> Directive:
Print, exactly as written, every line from the first line of the records below through the line containing "# gets a live", and nothing further.

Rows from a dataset
◆ ◆ ◆
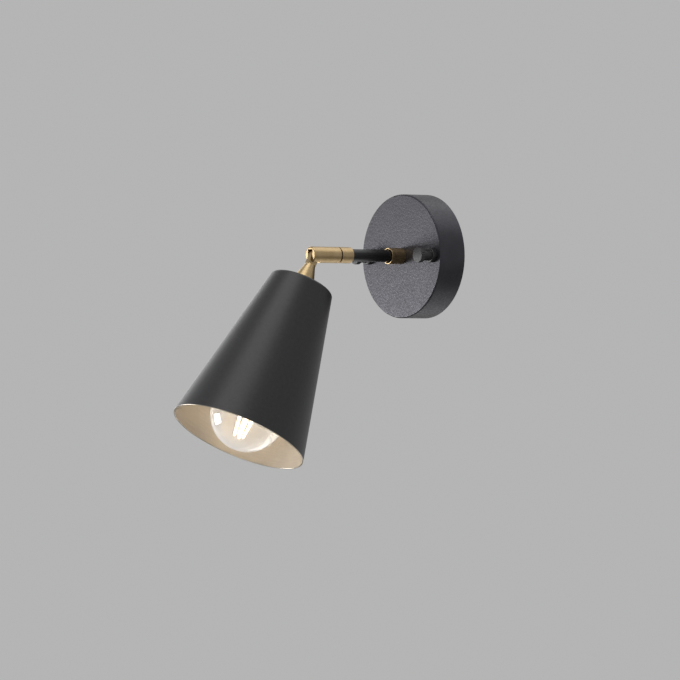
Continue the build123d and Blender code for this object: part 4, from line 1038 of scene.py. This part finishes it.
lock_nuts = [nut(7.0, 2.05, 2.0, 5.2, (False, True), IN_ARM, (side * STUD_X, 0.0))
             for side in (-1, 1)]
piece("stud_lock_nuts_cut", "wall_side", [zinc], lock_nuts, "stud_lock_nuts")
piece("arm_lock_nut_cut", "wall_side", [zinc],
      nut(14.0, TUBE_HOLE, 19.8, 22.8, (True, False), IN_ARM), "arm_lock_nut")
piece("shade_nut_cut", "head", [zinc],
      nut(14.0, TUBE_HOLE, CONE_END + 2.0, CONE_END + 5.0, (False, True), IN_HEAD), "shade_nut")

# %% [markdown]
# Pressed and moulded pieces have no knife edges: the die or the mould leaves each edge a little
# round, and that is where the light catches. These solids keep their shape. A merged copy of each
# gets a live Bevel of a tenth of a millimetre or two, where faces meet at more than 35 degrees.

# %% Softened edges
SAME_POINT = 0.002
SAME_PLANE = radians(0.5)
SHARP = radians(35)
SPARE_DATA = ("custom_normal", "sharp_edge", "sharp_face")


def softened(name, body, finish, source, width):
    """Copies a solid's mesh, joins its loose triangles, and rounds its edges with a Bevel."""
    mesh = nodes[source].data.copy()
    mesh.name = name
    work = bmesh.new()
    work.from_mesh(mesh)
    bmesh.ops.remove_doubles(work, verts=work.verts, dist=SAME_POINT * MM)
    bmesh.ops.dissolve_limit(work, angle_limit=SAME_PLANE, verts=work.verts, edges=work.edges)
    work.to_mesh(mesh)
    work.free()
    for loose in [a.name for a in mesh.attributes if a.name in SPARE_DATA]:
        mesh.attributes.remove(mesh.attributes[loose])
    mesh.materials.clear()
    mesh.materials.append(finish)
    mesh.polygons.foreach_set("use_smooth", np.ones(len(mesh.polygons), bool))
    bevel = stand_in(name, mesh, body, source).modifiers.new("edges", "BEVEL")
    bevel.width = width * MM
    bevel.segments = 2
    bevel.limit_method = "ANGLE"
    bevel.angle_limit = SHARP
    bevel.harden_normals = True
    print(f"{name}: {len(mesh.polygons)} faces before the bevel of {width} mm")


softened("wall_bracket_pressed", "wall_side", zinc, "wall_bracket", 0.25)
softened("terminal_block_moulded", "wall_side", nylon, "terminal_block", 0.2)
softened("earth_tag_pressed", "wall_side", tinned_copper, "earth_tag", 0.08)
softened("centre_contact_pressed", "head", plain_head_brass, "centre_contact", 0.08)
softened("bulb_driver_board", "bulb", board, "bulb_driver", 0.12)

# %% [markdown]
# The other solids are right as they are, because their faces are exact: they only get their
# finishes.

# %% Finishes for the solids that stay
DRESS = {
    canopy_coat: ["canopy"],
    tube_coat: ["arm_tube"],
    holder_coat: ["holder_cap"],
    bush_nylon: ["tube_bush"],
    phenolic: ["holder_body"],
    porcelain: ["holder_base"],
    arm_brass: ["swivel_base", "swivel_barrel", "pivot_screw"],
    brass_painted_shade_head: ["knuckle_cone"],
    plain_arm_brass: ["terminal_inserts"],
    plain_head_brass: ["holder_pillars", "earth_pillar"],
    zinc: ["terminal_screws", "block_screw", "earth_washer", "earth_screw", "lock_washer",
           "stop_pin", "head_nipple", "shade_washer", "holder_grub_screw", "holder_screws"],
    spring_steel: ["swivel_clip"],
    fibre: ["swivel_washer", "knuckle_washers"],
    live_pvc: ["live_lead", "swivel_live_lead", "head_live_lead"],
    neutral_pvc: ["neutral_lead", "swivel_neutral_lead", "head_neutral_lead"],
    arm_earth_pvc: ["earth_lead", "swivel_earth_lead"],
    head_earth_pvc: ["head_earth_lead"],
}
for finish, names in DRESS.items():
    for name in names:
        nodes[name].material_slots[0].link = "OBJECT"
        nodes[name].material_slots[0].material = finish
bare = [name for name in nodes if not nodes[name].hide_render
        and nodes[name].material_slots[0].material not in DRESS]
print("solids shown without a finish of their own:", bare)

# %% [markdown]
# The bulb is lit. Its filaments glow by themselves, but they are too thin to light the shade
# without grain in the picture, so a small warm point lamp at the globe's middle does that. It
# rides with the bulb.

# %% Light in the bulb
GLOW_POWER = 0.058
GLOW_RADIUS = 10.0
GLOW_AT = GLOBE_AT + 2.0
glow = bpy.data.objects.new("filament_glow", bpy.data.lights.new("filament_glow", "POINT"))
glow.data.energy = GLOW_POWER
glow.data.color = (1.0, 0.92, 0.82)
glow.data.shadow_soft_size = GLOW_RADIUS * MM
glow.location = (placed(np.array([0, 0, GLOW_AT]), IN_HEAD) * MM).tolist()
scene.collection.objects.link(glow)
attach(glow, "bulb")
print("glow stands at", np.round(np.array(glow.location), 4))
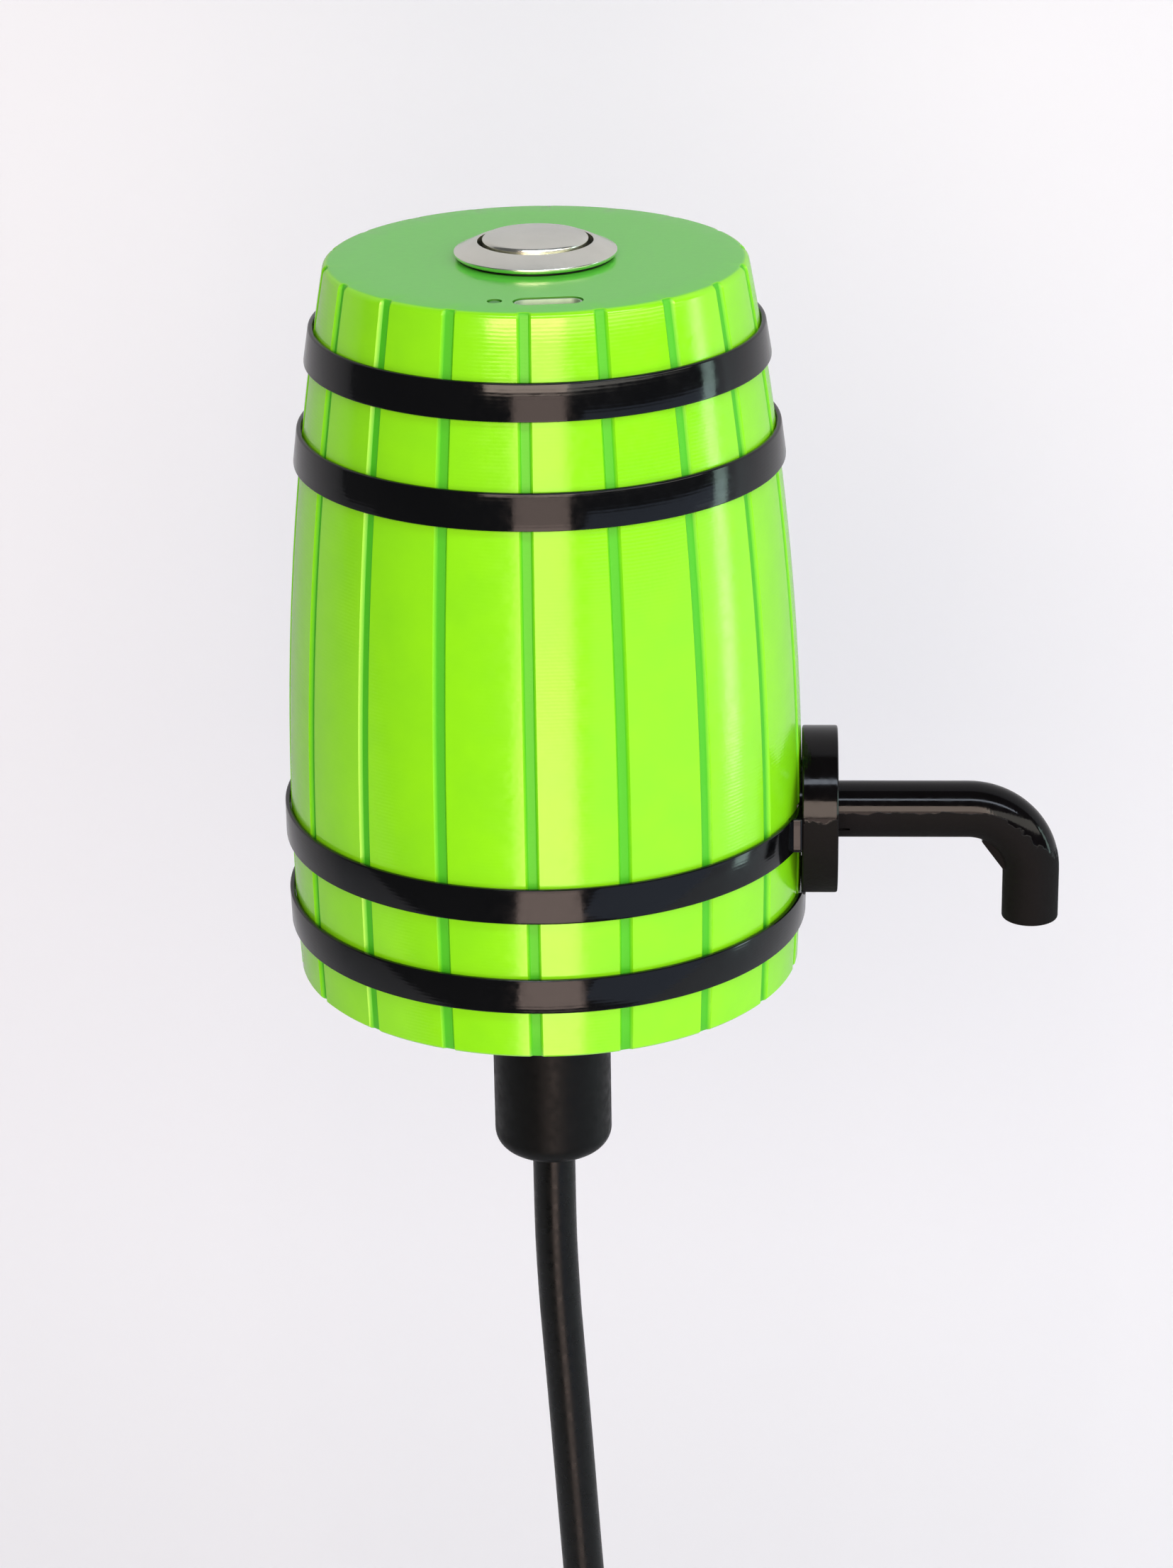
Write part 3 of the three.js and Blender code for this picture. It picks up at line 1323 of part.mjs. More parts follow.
◆ ◆ ◆
> Full answer:
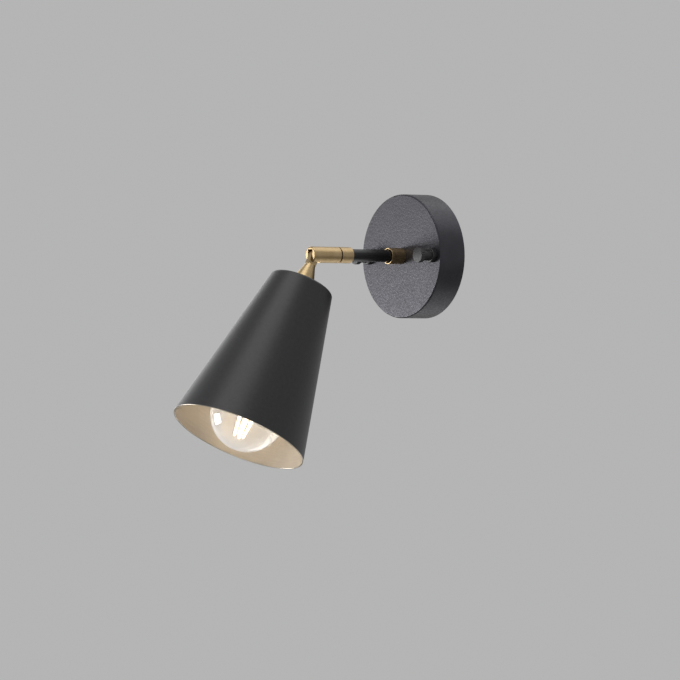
Continue the build123d and Blender code for this object: part 4, from line 1038 of scene.py. This part finishes it.
lock_nuts = [nut(7.0, 2.05, 2.0, 5.2, (False, True), IN_ARM, (side * STUD_X, 0.0))
             for side in (-1, 1)]
piece("stud_lock_nuts_cut", "wall_side", [zinc], lock_nuts, "stud_lock_nuts")
piece("arm_lock_nut_cut", "wall_side", [zinc],
      nut(14.0, TUBE_HOLE, 19.8, 22.8, (True, False), IN_ARM), "arm_lock_nut")
piece("shade_nut_cut", "head", [zinc],
      nut(14.0, TUBE_HOLE, CONE_END + 2.0, CONE_END + 5.0, (False, True), IN_HEAD), "shade_nut")

# %% [markdown]
# Pressed and moulded pieces have no knife edges: the die or the mould leaves each edge a little
# round, and that is where the light catches. These solids keep their shape. A merged copy of each
# gets a live Bevel of a tenth of a millimetre or two, where faces meet at more than 35 degrees.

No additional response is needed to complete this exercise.